Tutorials will be used for discussion based and problem solving activities set out in worksheets.
Laboratory sessions will include briefings on practical tasks and detailed task worksheets.
Indicated Lecture Hours (which may also include seminars, tutorials, workshops and other contact time) are approximate and may include in-class tests where one or more of these are an assessment on the module. In-class tests are scheduled/organised separately to taught content and will be published on to student personal timetables, where they apply to taken modules, as soon as they are finalised by central administration. This will usually be after the initial publication of the teaching timetable for the relevant semester.
Reading list
https://readinglists.surrey.ac.uk
Upon accessing the reading list, please search for the module using the module code: ENG0026
Other information
This module presents the opportunity to collaborate on projects with international students at overseas partnering institutions. All students are expected to engage with this via online training sessions. This is not assessed directly but is of direct relevance to the practical laboratory tasks which are assessed.

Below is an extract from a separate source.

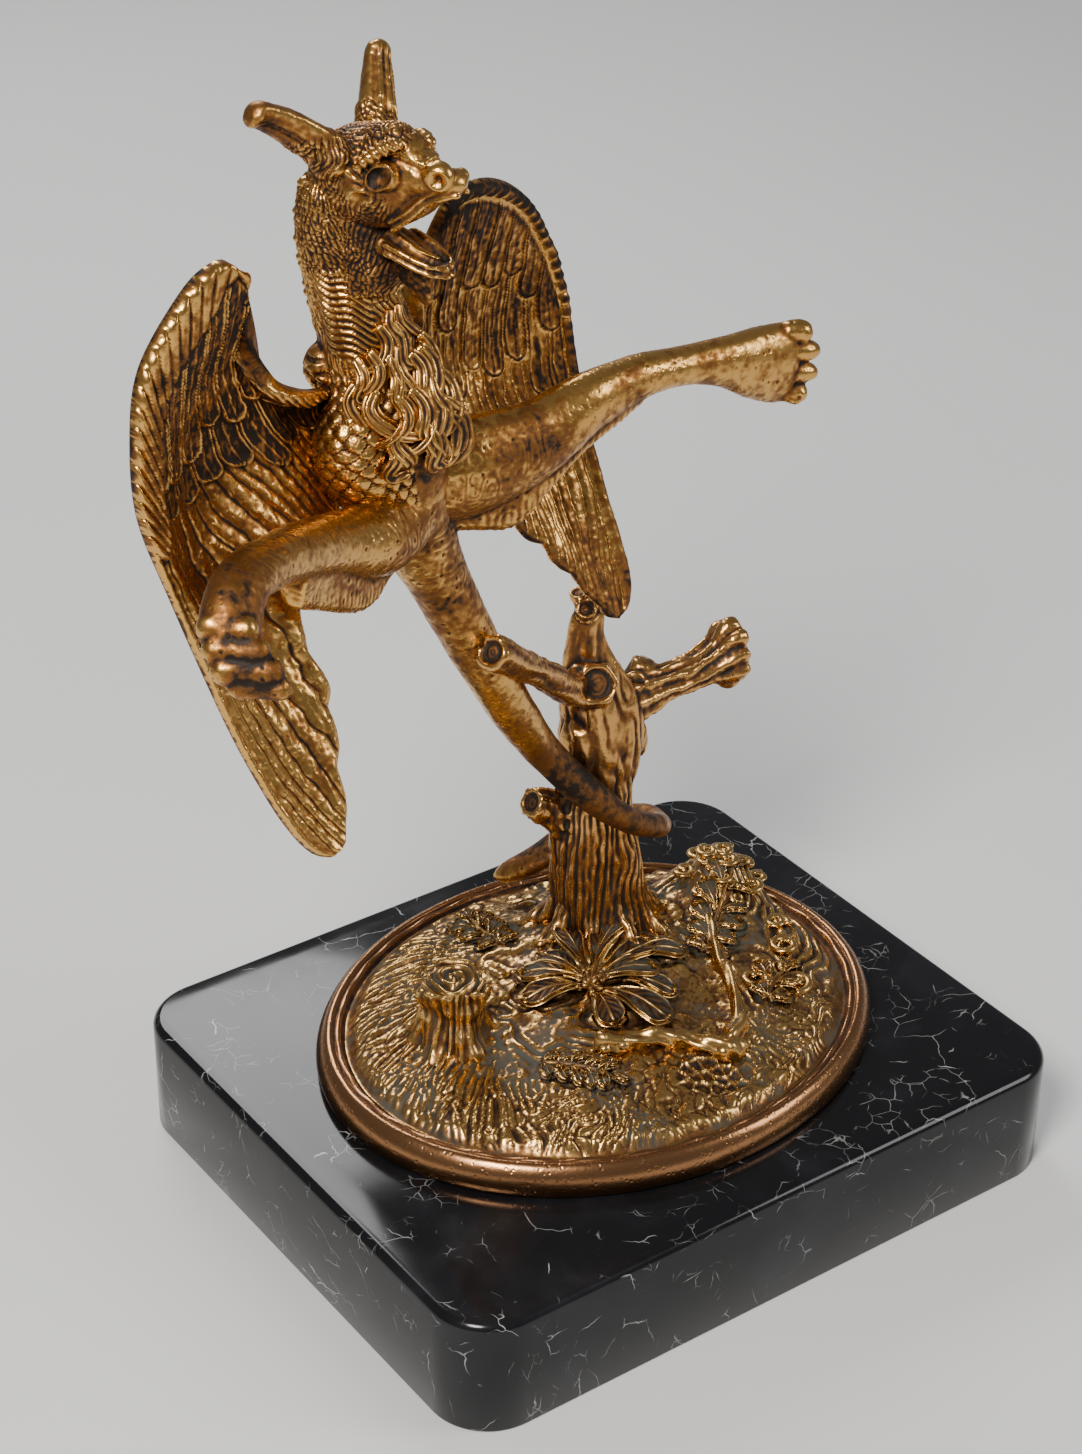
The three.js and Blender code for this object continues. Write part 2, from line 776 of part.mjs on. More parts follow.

Programmes this module appears in
| Programme | Semester | Classification | Qualifying conditions |
|---|---|---|---|
| Computer Science with Foundation Year BSc (Hons) | 2 | Compulsory | Each unit of assessment must be passed at 50% to pass the module |
| Mathematics with Data Science with Foundation Year BSc (Hons) | 2 | Optional | A weighted aggregate mark of 50% is required to pass the module |
| Mathematics with Foundation Year BSc (Hons) | 2 | Optional | A weighted aggregate mark of 50% is required to pass the module |
| Financial Mathematics with Foundation Year BSc (Hons) | 2 | Optional | A weighted aggregate mark of 50% is required to pass the module |
Please note that the information detailed within this record is accurate at the time of publishing and may be subject to change. This record contains information for the most up to date version of the programme / module for the 2027/8 academic year.